**COLLECTED MATERIAL:**
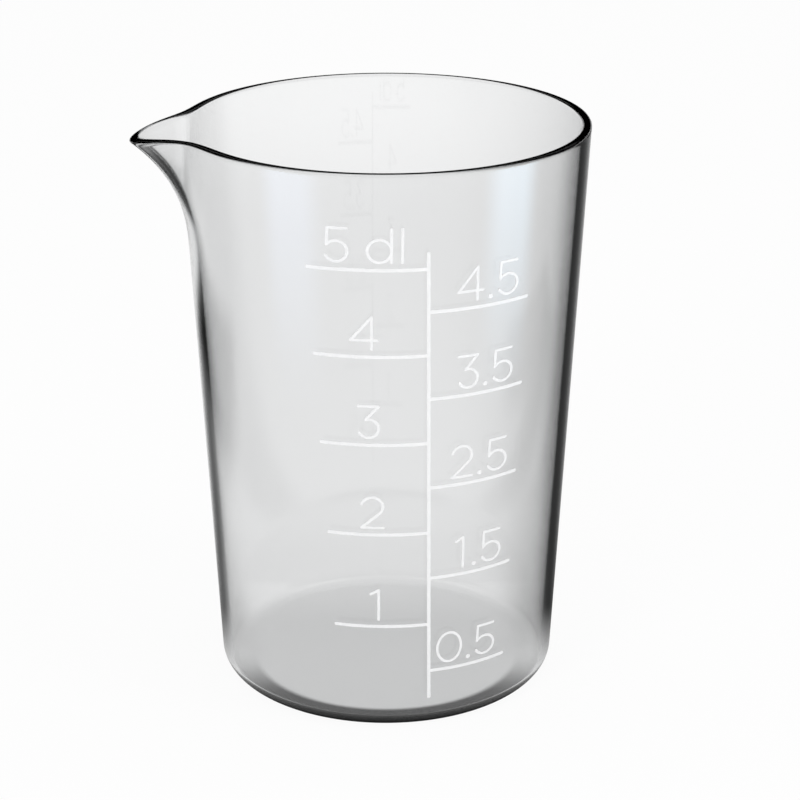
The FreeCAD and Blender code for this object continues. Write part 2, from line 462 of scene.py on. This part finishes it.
def table_seen(place):
    """How bright the table looks to rays that come from the plastic: white with painted shadows and
    shade.
    """
    turned = place.node("ShaderNodeMapping", sockets={"Vector": place, "Rotation": (0, 0, view_turn)})
    x = turned.node("ShaderNodeSeparateXYZ", sockets={"Vector": turned}, output="X")
    y = turned.node("ShaderNodeSeparateXYZ", sockets={"Vector": turned}, output="Y")
    distance = turned.node("ShaderNodeVectorMath", {"operation": "LENGTH"}, {0: turned}, output="Value")
    front = 1.0 - smooth_step(y, -24 * mm, -2 * mm)
    ring_inside = smooth_step(distance, 29.5 * mm, 31.5 * mm)
    ring_outside = 1.0 - smooth_step(distance, 36 * mm, 40 * mm)
    close = 1.0 - smooth_step(distance, 35 * mm, 60 * mm)
    not_behind = 1.0 - smooth_step(y, 10 * mm, 36 * mm)
    shades = {
        "left": long_shadow(x, y, -39 * mm, math.radians(-32), 8 * mm, 0.20, 0.21),
        "right": long_shadow(x, y, 38 * mm, math.radians(37), 10 * mm, 0.48, 1.0),
        "lip": between(x, -0.22, -0.16, 0.05) * between(y, 0.05, 0.2, 0.05),
        "contact": front * ring_inside * ring_outside,
        "under": close * not_behind,
        "back": smooth_step(y, 36 * mm, 40 * mm) * (1.0 - smooth_step(y, 45 * mm, 85 * mm)),
        "near": 1.0 - smooth_step(distance, 0.33, 0.55)}
    brightness = 1.0
    for name, shade in shades.items():
        brightness = brightness * (1.0 - darkness[name] * shade)
    return brightness


print("table pattern ready")

# %% Stage paint


def ray(place, kind):
    return place.node("ShaderNodeLightPath", output=kind)


def plastic_rays(place):
    """1 for rays that left the plastic, mirrored or bent."""
    both = ray(place, "Is Glossy Ray") + ray(place, "Is Transmission Ray")
    return both.math("MINIMUM", both, 1.0)


def glow(place, brightness):
    """An emission whose grey is that brightness."""
    grey = place.node("ShaderNodeCombineColor",
                      sockets={"Red": brightness, "Green": brightness, "Blue": brightness})
    return place.node("ShaderNodeEmission", sockets={"Color": grey, "Strength": 1.0})


def table_paint():
    """Matt white paint that looks white to the eye, and shows painted shadows and shade to the plastic's
    rays.
    """
    white_share = 0.94                # the rest is real paint, which keeps the jug's shadow
    material, place = new_material("table_paint")
    paint = place.node("ShaderNodeBsdfDiffuse", sockets={"Color": (0.85, 0.85, 0.85, 1.0)})
    # rays from the plastic see the painted shadows and shade instead of the paint
    paint_or_painted_shades = place.node("ShaderNodeMixShader", sockets={
        "Fac": plastic_rays(place), 1: paint, 2: glow(place, table_seen(place))})
    surface = place.node("ShaderNodeMixShader", sockets={
        "Fac": white_share * ray(place, "Is Camera Ray"), 1: paint_or_painted_shades, 2: glow(place, 1.0)})
    return surface_and_volume(material, place, surface)


bm = bmesh.new()
bmesh.ops.create_circle(bm, cap_ends=True, segments=64, radius=floor_radius)
bmesh.ops.translate(bm, vec=(0, 0, -floor_gap), verts=bm.verts)
ground = piece_from(bm, "ground")
ground.data.materials.append(table_paint())
print("floor laid")

# %% [markdown]
# ## Light
# Two small upright glowing panels, close on either side and low enough to mirror in the
# leaning wall, give its two soft upright highlights. They show in gloss alone. Three
# soft boxes light the print, and the room is white with dark walls, which draw the
# rim and the foot with dark lines.

# %% Highlight panels


def highlight_panel(name, azimuth, half_width, strength, colour):
    """A glowing upright panel beside the jug, soft at the sides and fading towards the table."""
    panel_distance = 0.09
    panel_height = 0.115
    panel_fade = (0.045, panel_height)
    facing = -view_turn - azimuth
    bm = bmesh.new()
    bmesh.ops.create_grid(bm, x_segments=1, y_segments=1, size=0.5)
    bmesh.ops.scale(bm, vec=(2 * half_width, panel_height, 1), verts=bm.verts)
    bmesh.ops.rotate(bm, matrix=Matrix.Rotation(square, 3, "X"), verts=bm.verts)
    bmesh.ops.translate(bm, vec=(0, panel_distance, panel_height / 2), verts=bm.verts)
    bmesh.ops.rotate(bm, matrix=Matrix.Rotation(facing, 3, "Z"), verts=bm.verts)
    panel = piece_from(bm, name)
    material, place = new_material(name + "_glow")
    turned = place.node("ShaderNodeMapping", sockets={"Vector": place, "Rotation": (0, 0, -facing)})
    x = turned.node("ShaderNodeSeparateXYZ", sockets={"Vector": turned}, output="X")
    z = turned.node("ShaderNodeSeparateXYZ", sockets={"Vector": turned}, output="Z")
    off_middle = x.math("ABSOLUTE", x, 0.0)
    mask = (1.0 - smooth_step(off_middle, 0.25 * half_width, half_width)) * smooth_step(z, *panel_fade)
    clear = place.node("ShaderNodeBsdfTransparent")
    lit = place.node("ShaderNodeEmission", sockets={"Color": (*colour, 1.0), "Strength": strength})
    surface = place.node("ShaderNodeMixShader", sockets={"Fac": mask, 1: clear, 2: lit})
    panel.data.materials.append(surface_and_volume(material, place, surface))
    panel.visible_camera = panel.visible_diffuse = False
    panel.visible_shadow = panel.visible_transmission = False


highlight_panel("right_panel", math.radians(122), 0.028, 5.2, (0.65, 0.84, 1.0))
highlight_panel("left_panel", math.radians(-138), 0.028, 3.4, (0.68, 0.78, 1.0))
print("highlight panels up")

# %% Soft boxes


def soft_box(name, width, tall, place, target, power):
    """A rectangular area lamp aimed at a point, out of the eye's sight."""
    lamp = bpy.data.lights.new(name, "AREA")
    lamp.shape = "RECTANGLE"
    lamp.size = width
    lamp.size_y = tall
    lamp.energy = power
    box = bpy.data.objects.new(name, lamp)
    box.location = place
    box.rotation_euler = (Vector(target) - Vector(place)).to_track_quat("-Z", "Y").to_euler()
    box.visible_camera = box.visible_glossy = box.visible_transmission = False
    bpy.context.scene.collection.objects.link(box)


middle = (0, 0, height / 2)
soft_box("left_box", 0.3, 0.5, (-0.75, -0.8, 0.55), middle, 4.0)
soft_box("right_box", 0.3, 0.5, (0.75, -0.5, 0.55), middle, 2.6)
soft_box("top_box", 1.2, 1.2, (0, -0.2, 1.4), middle, 3.0)
print("soft boxes up")

# %% The room
world = bpy.data.worlds.new("studio")
world.use_nodes = True
bpy.context.scene.world = world
world.node_tree.nodes.clear()
air = Shade(world.node_tree, None)
direction = air.node("ShaderNodeTexCoord", output="Generated")
turned = direction.node("ShaderNodeMapping", sockets={"Vector": direction, "Rotation": (0, 0, view_turn)})
rise = turned.node("ShaderNodeSeparateXYZ", sockets={"Vector": turned}, output="Z")
away = turned.node("ShaderNodeSeparateXYZ", sockets={"Vector": turned}, output="Y")
wall_foot, wall_top, paler_from, paler_above = (math.sin(math.radians(a)) for a in (9, 50, 22, 28))
walls = between(rise, wall_foot, wall_top, 0.08)
behind = smooth_step(away, 0.5, 0.85) * smooth_step(rise, paler_from, paler_above)
walls = walls * (1.0 - 0.4 * behind)
room_glow = 0.6                   # how much of the room's white lights the jug
seen = room_glow - plastic_rays(air) * walls * room_glow
level = seen + ray(air, "Is Camera Ray") * (1.0 - room_glow)
backdrop = air.node("ShaderNodeBackground", sockets={"Color": (1.0, 1.0, 1.0, 1.0), "Strength": level})
air.node("ShaderNodeOutputWorld", sockets={"Surface": backdrop})
print("room set")

# %% Colour as written
bpy.context.scene.view_settings.view_transform = "Standard"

**WHAT THIS TASK INVOLVES:**
Locate the word "scene" in the data above. Copy every line carrying it.

**THE RESULT:**
The FreeCAD and Blender code for this object continues. Write part 2, from line 462 of scene.py on. This part finishes it.
    bpy.context.scene.collection.objects.link(box)
bpy.context.scene.world = world
bpy.context.scene.view_settings.view_transform = "Standard"